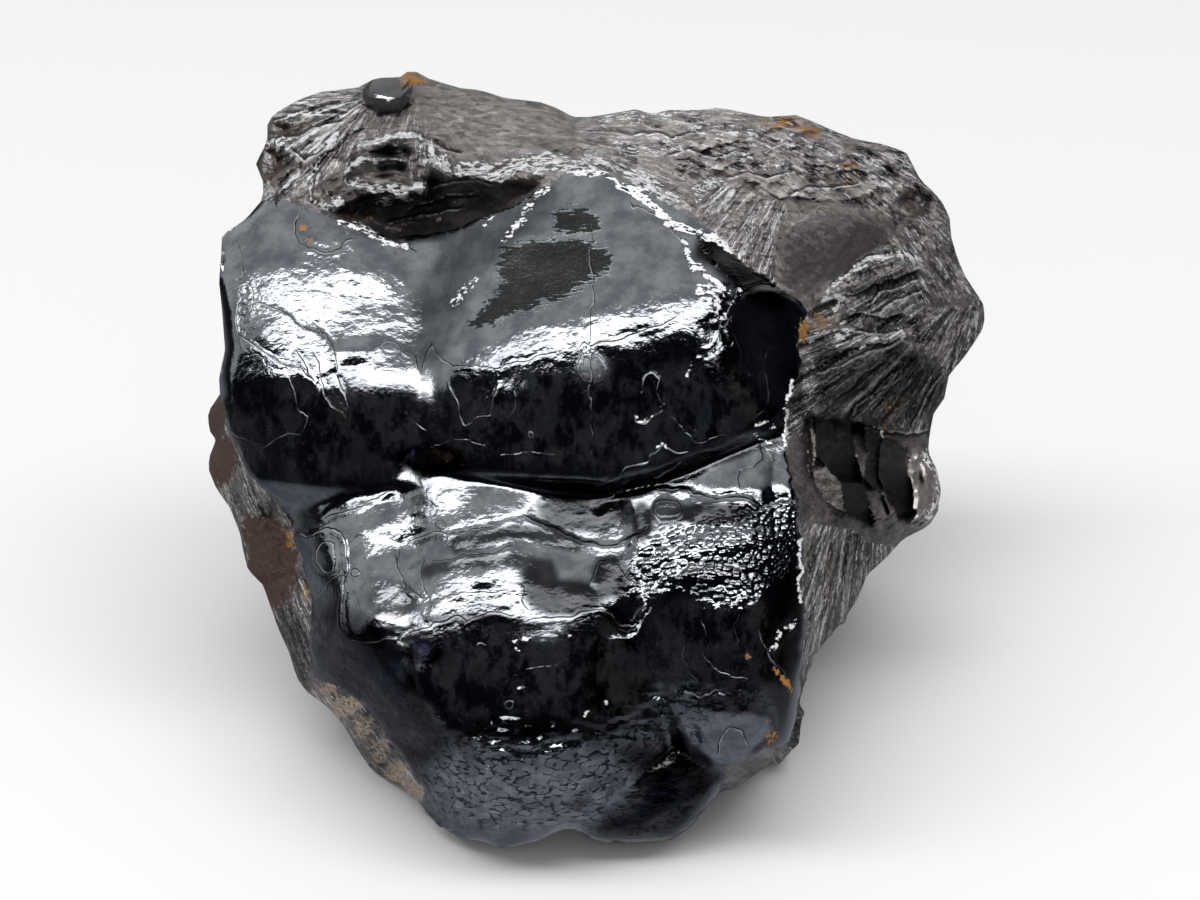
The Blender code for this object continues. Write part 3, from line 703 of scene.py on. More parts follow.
for stretch, relief in (        # heights in mm
        (streaked, 0.10 * grain(drawn(34, 16), 13) + 0.028 * grain(drawn(13, 7), 16)),
        (rumpled, 0.10 * grain(drawn(50, 24), 18) + 0.05 * grain(drawn(20, 11), 19)),
        (pebbled, (0.08 + 0.12 * lumps) * np.abs(grain(drawn(10, 8), 14))),
        (pitted, 0.16 * plates(drawn(17, 10, 0.5), 15) + 0.05 * grain(drawn(9, 6), 17)),
        (flecked, 0.26 * grain(drawn(12, 4), 21))):
    skin_relief += stretch * relief
print("pebbled points:", int((pebbled > 0.5).sum()))

# %% [markdown]
# The cracks are drawn as lines.  A line lifts the layer on its right-hand side and
# drops the one on its left, both fading away, with a fine groove between them.
# Rings are bubbles that burst in the skin while it grew.

# %% Cracks and flakes: the step in mm, then the line
CRACKS = [
    # upper left swell
    (0.12, [(247, 219), (253, 225), (260, 228)]),
    (0.10, [(238, 235), (241, 252), (243, 270), (246, 282)]),
    (0.25, [(240, 300), (238, 290), (244, 282), (254, 284), (254, 296), (246, 302)]),
    (0.30, [(250, 300), (262, 303), (275, 308), (288, 317), (300, 326), (325, 335)]),
    (0.22, [(239, 300), (236, 320), (240, 335), (262, 350), (280, 363), (300, 368),
            (318, 382)]),
    (0.30, [(294, 348), (303, 362), (312, 375), (319, 387)]),
    (0.35, [(310, 320), (325, 333), (335, 350), (338, 372)]),
    (0.30, [(311, 350), (322, 372), (327, 395), (338, 410), (350, 419)]),
    (0.20, [(338, 372), (343, 392), (349, 408), (350, 419)]),
    (0.15, [(285, 370), (292, 385), (297, 400), (300, 412), (310, 418), (303, 435),
            (290, 434), (262, 448), (235, 438), (226, 425)]),
    (0.20, [(372, 350), (388, 342), (405, 348), (416, 359), (419, 373)]),
    (0.08, [(404, 411), (415, 420), (427, 430)]),
    (0.30, [(300, 210), (295, 220), (295, 232), (300, 242), (310, 248), (325, 251),
            (338, 249), (348, 242), (356, 235)]),
    (0.15, [(345, 222), (360, 227), (375, 232), (390, 237), (404, 244), (420, 254)]),
    # upper right swell
    (0.22, [(420, 373), (424, 358), (430, 342), (436, 352), (445, 362), (452, 366),
            (475, 364), (500, 367), (512, 362), (525, 362), (543, 355), (560, 354)]),
    (0.18, [(448, 375), (449, 390), (455, 400), (458, 412), (465, 424), (478, 418),
            (490, 415), (497, 390), (500, 378)]),
    (0.12, [(522, 372), (517, 385), (518, 400), (513, 412), (505, 420)]),
    (0.15, [(572, 352), (585, 343), (592, 347), (600, 341), (620, 338), (645, 331),
            (660, 325), (680, 316)]),
    (0.06, [(430, 450), (445, 443), (470, 441), (483, 446), (500, 453), (520, 455),
            (535, 452), (570, 453)]),
    (0.30, [(626, 199), (640, 209), (655, 214), (667, 219), (675, 232), (683, 243),
            (691, 258), (692, 272)]),
    (0.30, [(795, 300), (776, 286), (758, 284), (739, 287), (735, 302), (723, 322),
            (723, 340), (711, 352), (696, 358)]),
    (0.15, [(592, 487), (606, 480), (618, 476), (628, 468), (645, 464), (652, 452),
            (659, 444), (672, 448), (683, 451), (697, 449)]),
    (0.20, [(636, 413), (638, 422), (646, 423), (655, 416), (663, 408)]),
    (0.10, [(670, 412), (684, 430), (700, 444), (716, 438), (742, 433)]),
    (0.08, [(733, 330), (741, 352), (738, 384), (744, 425)]),
    (0.10, [(768, 345), (764, 372), (770, 395), (757, 424)]),
    (0.18, [(640, 398), (643, 380), (652, 372), (660, 380), (658, 395), (666, 404)]),
    (0.15, [(590, 215), (592, 270), (591, 330), (592, 400), (592, 470)]),
    # lower left swell
    (0.22, [(320, 520), (340, 512), (360, 505), (380, 497), (400, 490)]),
    (0.45, [(300, 535), (306, 537), (315, 530), (328, 528), (340, 532), (347, 545),
            (348, 560), (347, 575), (344, 595), (341, 612), (342, 625), (347, 636)]),
    (0.06, [(385, 513), (382, 525), (377, 545), (371, 556), (360, 562)]),
    (0.08, [(350, 580), (354, 592), (356, 603), (362, 613), (368, 619), (380, 610),
            (395, 598), (405, 585), (404, 575)]),
    (0.15, [(345, 574), (335, 577), (330, 585), (324, 595), (315, 603)]),
    (0.15, [(350, 640), (362, 641), (375, 640), (398, 637)]),
    (0.12, [(400, 637), (415, 630), (430, 626), (445, 620), (458, 616), (468, 620),
            (480, 618), (490, 612), (502, 612), (510, 616), (520, 614)]),
    (0.12, [(520, 622), (540, 619), (560, 616), (580, 613), (600, 611), (612, 616),
            (622, 624), (635, 622), (643, 612), (650, 604)]),
    (0.25, [(606, 637), (620, 636), (633, 631), (645, 616), (651, 607)]),
    (0.25, [(627, 577), (639, 586), (645, 601), (633, 622)]),
    (0.22, [(395, 563), (400, 552), (408, 543), (425, 537), (440, 534), (460, 531),
            (480, 528), (500, 522), (520, 517)]),
    (0.15, [(427, 562), (457, 556), (490, 553), (515, 548)]),
    (0.35, [(520, 512), (535, 520), (548, 526), (565, 533), (585, 541), (605, 545),
            (620, 543), (633, 538), (648, 528)]),
    (0.20, [(392, 555), (398, 572), (404, 586), (424, 598)]),
    (0.15, [(424, 555), (423, 575), (427, 594)]),
    (0.18, [(524, 585), (522, 600), (529, 612)]),
    (0.22, [(588, 585), (597, 565), (611, 557), (620, 566), (627, 577)]),
    (0.15, [(425, 604), (450, 596), (480, 592), (510, 590)]),
    (0.05, [(437, 733), (450, 728), (458, 715), (470, 705), (485, 694), (500, 685),
            (515, 675), (530, 668), (555, 663), (580, 658)]),
    # lower right swell
    (0.45, [(655, 492), (668, 488), (680, 488), (697, 496), (715, 500), (735, 498),
            (750, 500), (762, 508), (775, 505), (795, 499)]),
    (0.12, [(759, 443), (763, 460), (752, 466), (740, 470), (741, 494)]),
    (0.14, [(700, 616), (706, 636), (702, 652), (715, 668), (735, 678), (752, 676)]),
    (0.12, [(690, 640), (684, 655), (690, 672), (702, 684)]),
    (0.10, [(742, 610), (736, 625), (741, 640), (733, 655)]),
    (0.20, [(770, 648), (775, 640), (782, 632), (795, 622)]),
    (0.30, [(757, 628), (762, 640), (768, 652), (776, 665), (785, 675), (793, 690)]),
    (0.20, [(716, 757), (717, 742), (722, 732), (732, 725), (742, 727), (746, 738),
            (750, 748)]),
    (0.20, [(680, 690), (700, 697), (715, 690), (730, 694), (745, 686)]),
]
print("longest crack:", max(len(line) for _, line in CRACKS), "points")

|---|

_EXERCISE TASK_
Copy out the listing above, line by line and exactly, from its first line to the line holding "int((pebbled > 0.5).sum()))", inclusive.

_RESULT OF THIS EXERCISE_
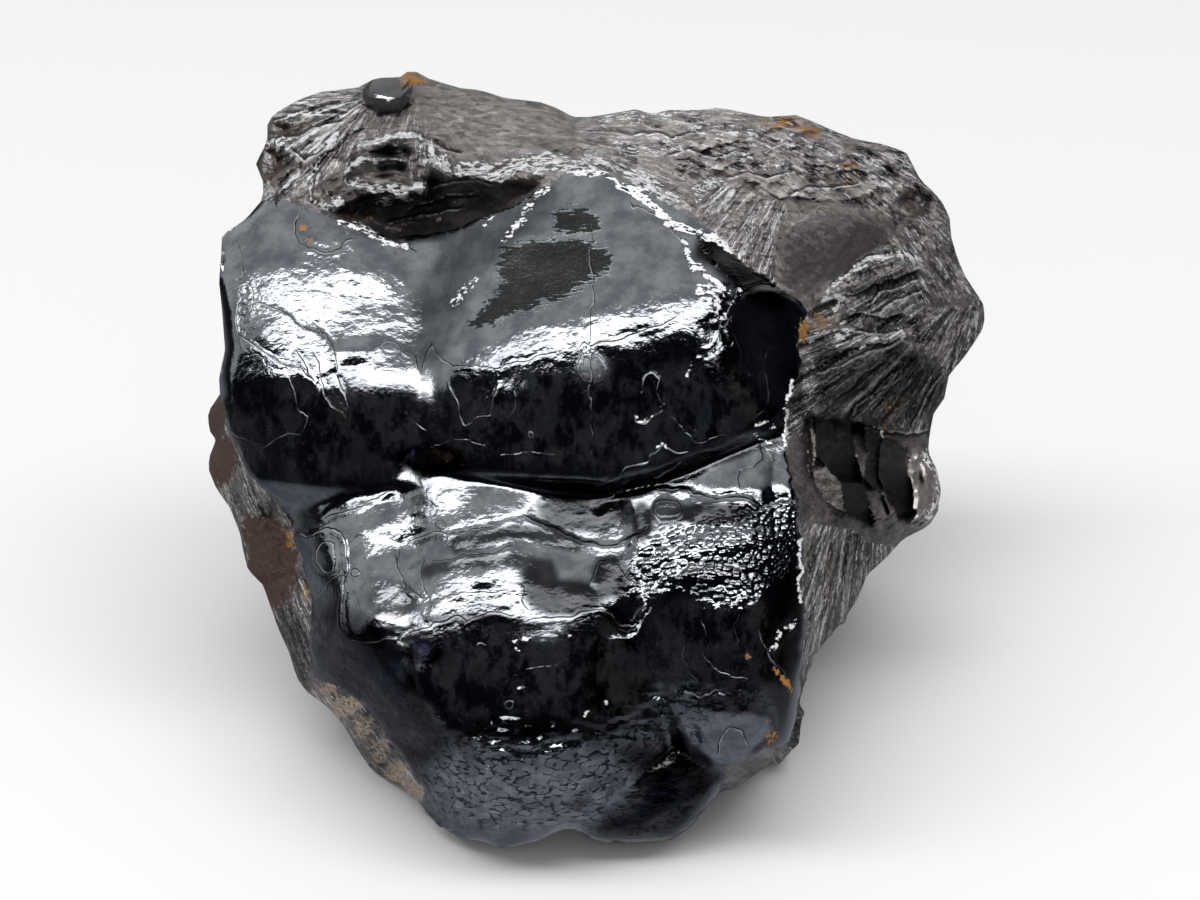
The Blender code for this object continues. Write part 3, from line 703 of scene.py on. More parts follow.
for stretch, relief in (        # heights in mm
        (streaked, 0.10 * grain(drawn(34, 16), 13) + 0.028 * grain(drawn(13, 7), 16)),
        (rumpled, 0.10 * grain(drawn(50, 24), 18) + 0.05 * grain(drawn(20, 11), 19)),
        (pebbled, (0.08 + 0.12 * lumps) * np.abs(grain(drawn(10, 8), 14))),
        (pitted, 0.16 * plates(drawn(17, 10, 0.5), 15) + 0.05 * grain(drawn(9, 6), 17)),
        (flecked, 0.26 * grain(drawn(12, 4), 21))):
    skin_relief += stretch * relief
print("pebbled points:", int((pebbled > 0.5).sum()))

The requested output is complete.